そんなわけで、政治にはあまり触れないできた。ただ最近、これだけみんな政治の停滞を分かっているのに、改革が進まない背景にはどういう力学が働いているんだろう、っていう興味は湧いてくるようになった。様々な人の思惑が渦巻いているんだろう。それを理解するのは面白そう。そういうスタンスで、これからちょっと政治を追っていこうと思っている。
というわけでこの本。色々なことが知れてすごく興味深かった。反対派の手口とか、地方議会の仕組みとか、マスコミの体質、役所の体質、とか。

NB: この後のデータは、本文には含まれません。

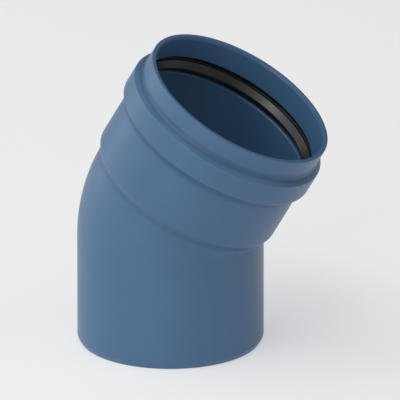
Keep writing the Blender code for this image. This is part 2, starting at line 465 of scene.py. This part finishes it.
# %% Node group: corner rub
corner_rub, given, result = open_group(
    "Corner rub",
    {
        "Vector": ("Vector", None),
        "Exposure": ("Float", 0.0),
        "Speck Size": ("Float", 0.0015),
        "Cover": ("Float", 0.5),
    },
    {"Mask": "Float"},
)
specks = noise(corner_rub, given["Vector"], given["Speck Size"], detail=4.0, roughness=0.65)
bare = maths(corner_rub, "SUBTRACT", 1.0, given["Cover"])
speck_mask = add_node(
    corner_rub, "MapRange",
    {"Value": specks, "From Min": maths(corner_rub, "MULTIPLY", bare, 0.8), "From Max": 1.0},
    interpolation_type="SMOOTHSTEP",
).outputs["Result"]
outward = maths(corner_rub, "MAXIMUM", given["Exposure"], 0.0)
corner_rub.links.new(maths(corner_rub, "MULTIPLY", speck_mask, outward), result["Mask"])
print("built", corner_rub.name)

# %% [markdown]
# ## Painted shade in the hollows
# The hollow corners are painted darker, standing in for the shade that falls there, and this draws the soft
# dark lines beside the bead. It is the rub's opposite: it reads the same mark with the sign turned round,
# and clouds thin it here and there.

# %% Node group: painted hollow shade
painted_hollow_shade, given, result = open_group(
    "Painted hollow shade",
    {
        "Vector": ("Vector", None),
        "Exposure": ("Float", 0.0),
        "Cloud Size": ("Float", 0.0080),
        "Cover": ("Float", 0.9),
    },
    {"Mask": "Float"},
)
# Painted shade: how dark a hollow corner is drawn, thinned here and there by clouds.
clouds = noise(painted_hollow_shade, given["Vector"], given["Cloud Size"], detail=3.0)
shade_depth = maths(painted_hollow_shade, "ADD", given["Cover"], maths(painted_hollow_shade, "SUBTRACT", clouds, 0.5))
hollow = maths(painted_hollow_shade, "MAXIMUM", maths(painted_hollow_shade, "MULTIPLY", given["Exposure"], -1.0), 0.0)
shaded_hollow = add_node(painted_hollow_shade, "Math", {0: shade_depth, 1: hollow}, operation="MULTIPLY", use_clamp=True)
painted_hollow_shade.links.new(shaded_hollow.outputs[0], result["Mask"])
print("built", painted_hollow_shade.name)

# %% [markdown]
# ## Blue moulded plastic
# The body is a plastic coloured right through, with a satin skin straight from the mould. Its blue is
# greyish and quite dark, and what makes it read as plastic is a broad soft highlight. The shader is one
# Principled BSDF. Everything that is the same all over, such as its specular level, is set on the shader
# itself, and only what varies is linked in.

# %% Material: blue moulded plastic
BLUE = (0.0520, 0.1310, 0.2460, 1)
DEEP_BLUE = (0.0463, 0.1220, 0.2320, 1)
RUBBED_BLUE = (0.0780, 0.1600, 0.2700, 1)
# Painted shade: the darker blue drawn into the hollow corners.
SHADED_BLUE = (0.0320, 0.0900, 0.1800, 1)
SATIN = {"To Min": 0.40, "To Max": 0.47}  # roughness of the clean skin
LINES_POLISH, RUB_POLISH, HOLLOW_DULLS = -0.12, -0.10, 0.06  # what each effect adds to it


def new_finish(name, settings):
    """A material with its shader's constant inputs set, and the attributes that its effects read."""
    material = bpy.data.materials.new(name)
    material.use_nodes = True
    tree = material.node_tree
    surface = tree.nodes["Principled BSDF"]
    for socket, value in settings.items():
        surface.inputs[socket].default_value = value
    straight = add_node(tree, "Attribute", {}, attribute_name="straight").outputs["Vector"]
    exposure = add_node(tree, "Attribute", {}, attribute_name="edge").outputs["Fac"]
    return material, tree, surface.inputs, straight, exposure


def mixed_colours(tree, mask, colour, other):
    """The first colour where the mask is 0 and the other where it is 1."""
    made = add_node(tree, "Mix", {}, data_type="RGBA")
    for place, value in ((0, mask), (6, colour), (7, other)):
        if isinstance(value, bpy.types.NodeSocket):
            tree.links.new(value, made.inputs[place])
        else:
            made.inputs[place].default_value = value
    return made.outputs[2]


def linked_bump(tree, height):
    """A bump whose height is in metres."""
    return add_node(tree, "Bump", {"Height": height, "Strength": 1.0, "Distance": 1.0}).outputs["Normal"]


blue_plastic, tree, shader, straight, exposure = new_finish(
    "Blue moulded plastic", {"Specular IOR Level": 0.5, "IOR": 1.49}
)
drift = add_group(tree, slow_drift, {"Vector": straight, "Contrast": 2.5})["Mask"]
rub = add_group(
    tree, corner_rub, {"Vector": straight, "Exposure": exposure, "Speck Size": 0.0012, "Cover": 0.45}
)["Mask"]
lines = add_group(tree, tool_lines, {"Vector": straight})["Lines"]
texture = add_group(tree, mould_texture, {"Vector": straight})["Height"]
# Painted shade in the hollow corners; the same mask also makes them a little rougher.
hollow_shade = add_group(tree, painted_hollow_shade, {"Vector": straight, "Exposure": exposure})["Mask"]
tone = mixed_colours(tree, drift, DEEP_BLUE, BLUE)
worn = mixed_colours(tree, rub, tone, RUBBED_BLUE)
tree.links.new(mixed_colours(tree, hollow_shade, worn, SHADED_BLUE), shader["Base Color"])
sheen = add_node(tree, "MapRange", {"Value": drift, **SATIN}).outputs["Result"]
for mask, amount in ((lines, LINES_POLISH), (rub, RUB_POLISH), (hollow_shade, HOLLOW_DULLS)):
    sheen = add_node(tree, "Math", {0: mask, 1: amount, 2: sheen}, operation="MULTIPLY_ADD").outputs[0]
tree.links.new(sheen, shader["Roughness"])
tree.links.new(linked_bump(tree, texture), shader["Normal"])
moulding.data.materials.append(blue_plastic)
print(blue_plastic.name, "has", len(tree.nodes), "nodes")

# %% [markdown]
# ## Black rubber
# The seal is moulded too, in a polished tool, so it is glossier than the body but softer at its edges, and
# rubber always carries a faint grey bloom that wanders over it. The same groups serve, with finer grain,
# smaller patches and a pale bloom in place of the second blue.

# %% Material: black rubber
RUBBER = (0.006, 0.0065, 0.007, 1)
BLOOM = (0.016, 0.0165, 0.017, 1)
RUBBED_RUBBER = (0.030, 0.031, 0.032, 1)
GLOSS = {"To Min": 0.26, "To Max": 0.36}  # roughness of the rubber

black_rubber, tree, shader, straight, exposure = new_finish(
    "Black rubber", {"Specular IOR Level": 0.5, "IOR": 1.52}
)
bloom = add_group(
    tree, slow_drift, {"Vector": straight, "Patch Size": 0.0150, "Cloud Size": 0.0020, "Contrast": 3.0}
)["Mask"]
rub = add_group(
    tree, corner_rub, {"Vector": straight, "Exposure": exposure, "Speck Size": 0.0006, "Cover": 0.40}
)["Mask"]
texture = add_group(
    tree, mould_texture,
    {"Vector": straight, "Grain Size": 0.0003, "Grain Depth": 0.000003, "Wave Size": 0.0060},
)["Height"]
tone = mixed_colours(tree, bloom, RUBBER, BLOOM)
tree.links.new(mixed_colours(tree, rub, tone, RUBBED_RUBBER), shader["Base Color"])
sheen = add_node(tree, "MapRange", {"Value": bloom, **GLOSS}).outputs["Result"]
tree.links.new(sheen, shader["Roughness"])
tree.links.new(linked_bump(tree, texture), shader["Normal"])
seal.data.materials.append(black_rubber)
print(black_rubber.name, "has", len(tree.nodes), "nodes")

# %% [markdown]
# ## Floor
# The fitting stands on its spigot's end on a pale matt sheet that runs well past the edge of the view, so
# no horizon shows. A real sweep would curve up behind, but a flat sheet is enough when the camera looks
# down. Part of its brightness is a glow of its own, as from a lit table, which keeps the fitting's shadow
# pale. Its lower face is see-through, so that the fitting can be looked at from beneath.

# %% Floor
FLOOR_SIDE = 12.0
FLOOR_TONE = (0.505, 0.490, 0.470, 1)
FLOOR_GLOW = (0.440, 0.452, 0.474, 1)

floor_mesh = bmesh.new()
bmesh.ops.create_grid(floor_mesh, x_segments=8, y_segments=8, size=FLOOR_SIDE / 2)
floor_data = bpy.data.meshes.new("Floor")
floor_mesh.to_mesh(floor_data)
floor_mesh.free()
floor = bpy.data.objects.new("Floor", floor_data)
floor.location.z = cad_box[0][2]
bpy.context.scene.collection.objects.link(floor)
floor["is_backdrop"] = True

pale_sheet = bpy.data.materials.new("Pale matt sheet")
pale_sheet.use_nodes = True
tree = pale_sheet.node_tree
paper = tree.nodes["Principled BSDF"]
paper.inputs["Base Color"].default_value = FLOOR_TONE
paper.inputs["Roughness"].default_value = 0.9
paper.inputs["Specular IOR Level"].default_value = 0.1
paper.inputs["Emission Color"].default_value = FLOOR_GLOW
paper.inputs["Emission Strength"].default_value = 1.0
underside = add_node(tree, "NewGeometry", {}).outputs["Backfacing"]
clear = add_node(tree, "BsdfTransparent", {}).outputs["BSDF"]
one_sided = add_node(tree, "MixShader", {0: underside, 2: clear})
tree.links.new(paper.outputs["BSDF"], one_sided.inputs[1])
tree.links.new(one_sided.outputs[0], tree.nodes["Material Output"].inputs["Surface"])
floor_data.materials.append(pale_sheet)
print("floor at z =", floor.location.z)

# %% [markdown]
# ## Light
# The light is that of a small product studio with a dim room. Most of it comes from low softboxes in front
# and on the left, which give the curved walls their fall from light to dark, and little comes from straight
# above, so the bead's upward flank stays dark. A small key makes the narrow highlight on the rubber, and
# weaker boxes open up the right and the back. Each lamp stands the same distance off, so that the floor is
# lit evenly. Directions are given as the camera's are: an azimuth round the object, where 0 is in front and
# 90 on the right, and an elevation above the floor.

# %% Room and softboxes
LAMP_DISTANCE = 3.0
ROOM_LIGHT, ROOM_SEEN = 0.17, 0.84  # the room gives less light than the camera sees in it

middle = (Vector(cad_box[0]) + Vector(cad_box[1])) / 2


def towards(azimuth, elevation):
    """Unit vector from the object towards a direction given in degrees."""
    a, e = radians(azimuth), radians(elevation)
    return Vector((sin(a) * cos(e), -cos(a) * cos(e), sin(e)))


def softbox(name, azimuth, elevation, side, power):
    """A square area light that faces the middle of the object."""
    light = bpy.data.lights.new(name, "AREA")
    light.shape, light.size, light.energy = "SQUARE", side, power
    lamp = bpy.data.objects.new(name, light)
    lamp.location = middle + towards(azimuth, elevation) * LAMP_DISTANCE
    lamp.rotation_euler = towards(azimuth, elevation).to_track_quat("Z", "Y").to_euler()
    bpy.context.scene.collection.objects.link(lamp)
    return lamp


room = bpy.data.worlds.new("Pale room")
room.use_nodes = True
tree = room.node_tree
seen = add_node(tree, "LightPath", {}).outputs["Is Camera Ray"]
strength = add_node(tree, "MapRange", {"Value": seen, "To Min": ROOM_LIGHT, "To Max": ROOM_SEEN})
tree.links.new(strength.outputs["Result"], tree.nodes["Background"].inputs["Strength"])
tree.nodes["Background"].inputs["Color"].default_value = (1.0, 1.0, 1.0, 1)
bpy.context.scene.world = room
lamps = [
    softbox("Low front softbox", -8, 12, 1.5, 23.0),
    softbox("High front softbox", 20, 50, 2.4, 11.5),
    softbox("Small key", 3, 62, 0.9, 12.8),
    softbox("Left key", -45, 50, 1.4, 16.0),
    softbox("High left softbox", -90, 50, 1.8, 11.5),
    softbox("Low left softbox", -65, 15, 1.7, 11.8),
    softbox("Low back left softbox", -100, 12, 1.5, 11.9),
    softbox("Right softbox", 95, 32, 2.0, 9.8),
    softbox("Back softbox", -150, 60, 2.0, 7.5),
]
print("lit by", [lamp.name for lamp in lamps])

# %% [markdown]
# ## Camera
# Product pictures of fittings are taken from far off with a long lens, which keeps the pipe's sides
# parallel. The camera looks down a little, from the open side of the socket. How far back it stands follows
# from the lens and the width that the view should take in.

# %% Camera
LENS = 1400.0
SENSOR = 36.0
VIEW_WIDTH = 0.23535
CAMERA_AZIMUTH, CAMERA_ELEVATION = 19.4, 19.8
AIM_OFFSET = Vector((-0.0010, 0, -0.0034))  # from the middle of the object to the middle of the view

lens = bpy.data.cameras.new("Long lens")
lens.lens, lens.sensor_width = LENS, SENSOR
camera = bpy.data.objects.new("Camera", lens)
back = towards(CAMERA_AZIMUTH, CAMERA_ELEVATION)
distance = VIEW_WIDTH * LENS / SENSOR
camera.location = middle + AIM_OFFSET + back * distance
camera.rotation_euler = back.to_track_quat("Z", "Y").to_euler()
lens.clip_start, lens.clip_end = distance / 10, distance * 2
bpy.context.scene.collection.objects.link(camera)
bpy.context.scene.camera = camera
bpy.context.scene.view_settings.view_transform = "Standard"
print(f"camera {distance:.2f} m away")

# %% [markdown]
# ## Measure and finish
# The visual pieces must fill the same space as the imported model, so both boxes are written side by side.

# %% Sizes of the packed and the visual model
visual_box = [list(corner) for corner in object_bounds()]
for label, box in (("packed", cad_box), ("visual", visual_box)):
    print(label, "size in mm:", [round((high - low) * 1000, 2) for low, high in zip(*box)])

この本で描かれていた、「週刊現代」のスキャンダル記事は酷いな。根も葉もないこんな記事が何週にもわたって載るってのはどういうことなんだろう。そこに罰則がないのはおかしすぎる。マスコミの良心なんかにはいまさら期待していないけど。そういう醜聞に興味を持ち、読む人が多いからこそそれがくり返されるんだろう。でも、それがウソだと分かっても、そういう信頼度の低い媒体を支持し続ける心境が分からない。みんなが読むのをやめれば廃刊せざるを得ないんだし、そうなれば記事の信頼度を上げるために頑張るだろうに。
あと、間違った記事を載せた時の対応方法も変えたらいいんじゃない?小さな謝罪記事を載せるだけで終わらせるんじゃなく。偽記事に割いた分の紙面と同じ量だけ、謝罪記事に費やすように強制するとか。もしくは、攻撃を受けた人にそのスペースを渡し、好きに使ってもらうとか。マスコミだけに限らないけど、人の常識や良心に頼っていては解決しないことは多い。それを防ぐための仕組みを整えなくちゃ。まあ、それが出来れば苦労はしないのか。
著者の、政治家を目指した理由はすごいね。政治が嫌いだから、失望していたから、自分がなろうと思ったって。僕も政治家に全然期待していないけど、ならば代わってやってやろうとは思わないからな。その代わり、彼らのせいにして現状を嘆くつもりもない。消極的にしたって、行動しないってことは、現状を認めたってことだから。自分の人生を他人に預けるつもりはない。行動しないこと自体が、僕の選択。その結果受ける不利益は、甘んじて受け入れる。少なくとも自立してる考え方ではあるのかもしれないけど、著者が戒める"自分さえよければ"という考え方でもあるんだろうな。部分最適ではあっても、全体最適ではないから。
そんな僕だから、実際に行動してくれる著者みたいな人はありがたい。自分で行動しない分、そういう人は応援しないとな。話題の大阪市長・橋下さんにしても。すんなり進むことはないんだろうけど、ならばどういう障害が発生するのか、注目していきたい。